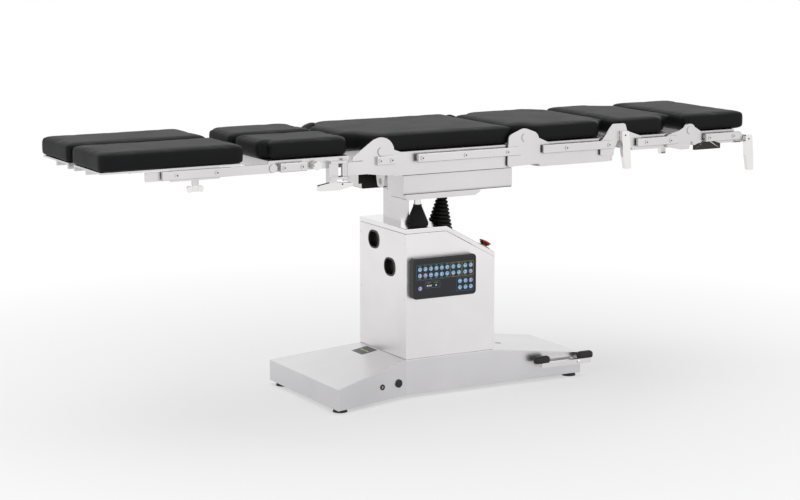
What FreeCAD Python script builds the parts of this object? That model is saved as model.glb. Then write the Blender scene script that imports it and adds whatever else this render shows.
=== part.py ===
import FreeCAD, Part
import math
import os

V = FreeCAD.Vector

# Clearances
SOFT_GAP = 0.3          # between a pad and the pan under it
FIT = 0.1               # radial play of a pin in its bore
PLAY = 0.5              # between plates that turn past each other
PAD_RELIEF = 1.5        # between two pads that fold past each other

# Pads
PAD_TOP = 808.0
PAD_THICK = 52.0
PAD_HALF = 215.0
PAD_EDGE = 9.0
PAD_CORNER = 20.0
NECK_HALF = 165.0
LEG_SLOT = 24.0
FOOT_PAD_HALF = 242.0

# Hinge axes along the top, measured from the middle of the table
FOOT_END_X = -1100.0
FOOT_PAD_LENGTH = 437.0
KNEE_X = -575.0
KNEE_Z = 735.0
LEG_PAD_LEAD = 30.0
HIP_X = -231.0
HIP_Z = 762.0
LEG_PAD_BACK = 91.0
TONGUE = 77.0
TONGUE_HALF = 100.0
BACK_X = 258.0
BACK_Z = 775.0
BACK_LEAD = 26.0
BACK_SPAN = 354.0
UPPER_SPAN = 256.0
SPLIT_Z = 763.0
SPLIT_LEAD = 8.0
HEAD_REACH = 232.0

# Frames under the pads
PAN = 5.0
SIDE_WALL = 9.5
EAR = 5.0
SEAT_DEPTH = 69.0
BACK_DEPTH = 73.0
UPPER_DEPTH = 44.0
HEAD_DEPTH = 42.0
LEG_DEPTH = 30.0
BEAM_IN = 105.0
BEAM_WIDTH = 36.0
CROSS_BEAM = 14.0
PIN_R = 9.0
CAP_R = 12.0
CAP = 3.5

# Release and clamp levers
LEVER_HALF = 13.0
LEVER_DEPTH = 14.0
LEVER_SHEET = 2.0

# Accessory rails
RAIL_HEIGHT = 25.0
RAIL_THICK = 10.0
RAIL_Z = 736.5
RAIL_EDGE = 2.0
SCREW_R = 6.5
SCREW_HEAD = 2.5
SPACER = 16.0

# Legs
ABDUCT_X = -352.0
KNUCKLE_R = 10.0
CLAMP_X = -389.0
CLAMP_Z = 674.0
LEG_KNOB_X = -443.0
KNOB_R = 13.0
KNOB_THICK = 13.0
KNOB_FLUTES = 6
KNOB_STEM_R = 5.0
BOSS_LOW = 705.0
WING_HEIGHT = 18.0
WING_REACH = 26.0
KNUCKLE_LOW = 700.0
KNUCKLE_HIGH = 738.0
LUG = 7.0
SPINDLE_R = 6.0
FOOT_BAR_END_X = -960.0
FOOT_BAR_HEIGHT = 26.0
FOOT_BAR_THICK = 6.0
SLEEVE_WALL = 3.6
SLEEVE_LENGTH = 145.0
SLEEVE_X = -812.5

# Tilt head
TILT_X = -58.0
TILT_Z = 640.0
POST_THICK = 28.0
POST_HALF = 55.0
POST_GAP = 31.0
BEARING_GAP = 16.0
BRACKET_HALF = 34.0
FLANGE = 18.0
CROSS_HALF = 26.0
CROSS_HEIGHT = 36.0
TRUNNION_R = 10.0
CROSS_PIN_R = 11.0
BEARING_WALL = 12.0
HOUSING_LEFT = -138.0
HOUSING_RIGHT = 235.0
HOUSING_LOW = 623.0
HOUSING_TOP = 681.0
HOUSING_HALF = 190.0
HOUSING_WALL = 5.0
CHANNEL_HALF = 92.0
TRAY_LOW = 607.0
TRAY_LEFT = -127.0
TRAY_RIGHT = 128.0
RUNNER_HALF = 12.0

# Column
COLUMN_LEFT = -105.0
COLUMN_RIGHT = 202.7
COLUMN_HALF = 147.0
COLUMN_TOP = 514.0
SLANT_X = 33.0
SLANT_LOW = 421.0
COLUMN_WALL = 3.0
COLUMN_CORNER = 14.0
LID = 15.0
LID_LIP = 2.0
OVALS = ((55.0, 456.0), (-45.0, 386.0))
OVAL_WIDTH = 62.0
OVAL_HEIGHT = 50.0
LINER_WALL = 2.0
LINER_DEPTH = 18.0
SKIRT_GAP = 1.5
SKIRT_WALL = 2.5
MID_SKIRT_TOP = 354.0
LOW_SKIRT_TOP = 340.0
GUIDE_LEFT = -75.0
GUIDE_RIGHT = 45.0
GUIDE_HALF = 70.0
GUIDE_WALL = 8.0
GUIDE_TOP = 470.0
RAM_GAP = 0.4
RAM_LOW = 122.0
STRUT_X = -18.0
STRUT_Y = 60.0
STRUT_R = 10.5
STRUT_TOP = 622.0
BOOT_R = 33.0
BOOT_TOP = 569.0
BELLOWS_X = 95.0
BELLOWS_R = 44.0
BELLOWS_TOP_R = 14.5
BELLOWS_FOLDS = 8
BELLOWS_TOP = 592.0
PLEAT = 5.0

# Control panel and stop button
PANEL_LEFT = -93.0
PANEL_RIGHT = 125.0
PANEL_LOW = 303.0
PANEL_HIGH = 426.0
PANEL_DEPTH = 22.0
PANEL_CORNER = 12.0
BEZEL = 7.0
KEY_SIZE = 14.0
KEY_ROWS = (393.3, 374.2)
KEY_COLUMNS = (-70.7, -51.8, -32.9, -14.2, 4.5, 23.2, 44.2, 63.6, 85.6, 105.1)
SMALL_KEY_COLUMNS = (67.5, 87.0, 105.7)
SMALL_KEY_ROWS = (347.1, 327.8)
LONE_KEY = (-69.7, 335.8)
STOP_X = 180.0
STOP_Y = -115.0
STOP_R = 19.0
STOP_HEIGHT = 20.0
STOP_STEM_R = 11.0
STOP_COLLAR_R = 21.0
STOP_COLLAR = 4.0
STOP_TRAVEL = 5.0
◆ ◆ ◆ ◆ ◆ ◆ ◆
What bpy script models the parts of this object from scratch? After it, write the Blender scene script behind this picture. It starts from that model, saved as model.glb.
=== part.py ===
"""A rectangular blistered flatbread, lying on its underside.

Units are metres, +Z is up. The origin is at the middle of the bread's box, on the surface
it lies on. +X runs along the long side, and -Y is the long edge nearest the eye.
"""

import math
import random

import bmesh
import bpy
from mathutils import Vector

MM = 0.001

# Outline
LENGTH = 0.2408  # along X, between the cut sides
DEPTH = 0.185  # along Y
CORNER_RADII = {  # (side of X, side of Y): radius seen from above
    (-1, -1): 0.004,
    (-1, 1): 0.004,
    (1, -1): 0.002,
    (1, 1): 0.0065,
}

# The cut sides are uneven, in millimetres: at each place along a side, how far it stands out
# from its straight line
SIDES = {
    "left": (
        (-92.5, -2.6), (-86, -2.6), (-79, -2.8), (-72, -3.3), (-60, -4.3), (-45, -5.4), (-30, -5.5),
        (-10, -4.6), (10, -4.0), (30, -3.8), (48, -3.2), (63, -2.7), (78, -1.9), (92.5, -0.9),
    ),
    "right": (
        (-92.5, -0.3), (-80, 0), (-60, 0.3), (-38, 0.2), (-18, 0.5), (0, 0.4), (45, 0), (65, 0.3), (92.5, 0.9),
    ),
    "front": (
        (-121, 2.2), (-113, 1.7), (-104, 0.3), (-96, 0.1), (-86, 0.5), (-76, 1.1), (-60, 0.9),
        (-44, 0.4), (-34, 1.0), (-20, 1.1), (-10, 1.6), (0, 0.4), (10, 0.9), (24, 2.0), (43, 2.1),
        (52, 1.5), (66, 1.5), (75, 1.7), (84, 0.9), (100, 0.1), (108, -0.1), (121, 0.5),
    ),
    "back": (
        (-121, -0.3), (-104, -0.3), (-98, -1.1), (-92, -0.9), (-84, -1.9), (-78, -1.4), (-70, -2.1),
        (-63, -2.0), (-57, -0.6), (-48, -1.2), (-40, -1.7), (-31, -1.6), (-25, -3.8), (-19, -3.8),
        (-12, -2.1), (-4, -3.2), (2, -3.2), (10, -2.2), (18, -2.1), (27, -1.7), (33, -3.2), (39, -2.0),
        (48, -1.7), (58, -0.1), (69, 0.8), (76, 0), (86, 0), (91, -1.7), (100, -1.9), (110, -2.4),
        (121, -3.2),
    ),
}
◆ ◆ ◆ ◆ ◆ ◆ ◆
Task brief
Reproduce the lines exactly, from the line that contains "What FreeCAD Python" through the line that contains "HEAD_REACH = 232.0", and nothing more.

Task output
What FreeCAD Python script builds the parts of this object? That model is saved as model.glb. Then write the Blender scene script that imports it and adds whatever else this render shows.
=== part.py ===
import FreeCAD, Part
import math
import os

V = FreeCAD.Vector

# Clearances
SOFT_GAP = 0.3          # between a pad and the pan under it
FIT = 0.1               # radial play of a pin in its bore
PLAY = 0.5              # between plates that turn past each other
PAD_RELIEF = 1.5        # between two pads that fold past each other

# Pads
PAD_TOP = 808.0
PAD_THICK = 52.0
PAD_HALF = 215.0
PAD_EDGE = 9.0
PAD_CORNER = 20.0
NECK_HALF = 165.0
LEG_SLOT = 24.0
FOOT_PAD_HALF = 242.0

# Hinge axes along the top, measured from the middle of the table
FOOT_END_X = -1100.0
FOOT_PAD_LENGTH = 437.0
KNEE_X = -575.0
KNEE_Z = 735.0
LEG_PAD_LEAD = 30.0
HIP_X = -231.0
HIP_Z = 762.0
LEG_PAD_BACK = 91.0
TONGUE = 77.0
TONGUE_HALF = 100.0
BACK_X = 258.0
BACK_Z = 775.0
BACK_LEAD = 26.0
BACK_SPAN = 354.0
UPPER_SPAN = 256.0
SPLIT_Z = 763.0
SPLIT_LEAD = 8.0
HEAD_REACH = 232.0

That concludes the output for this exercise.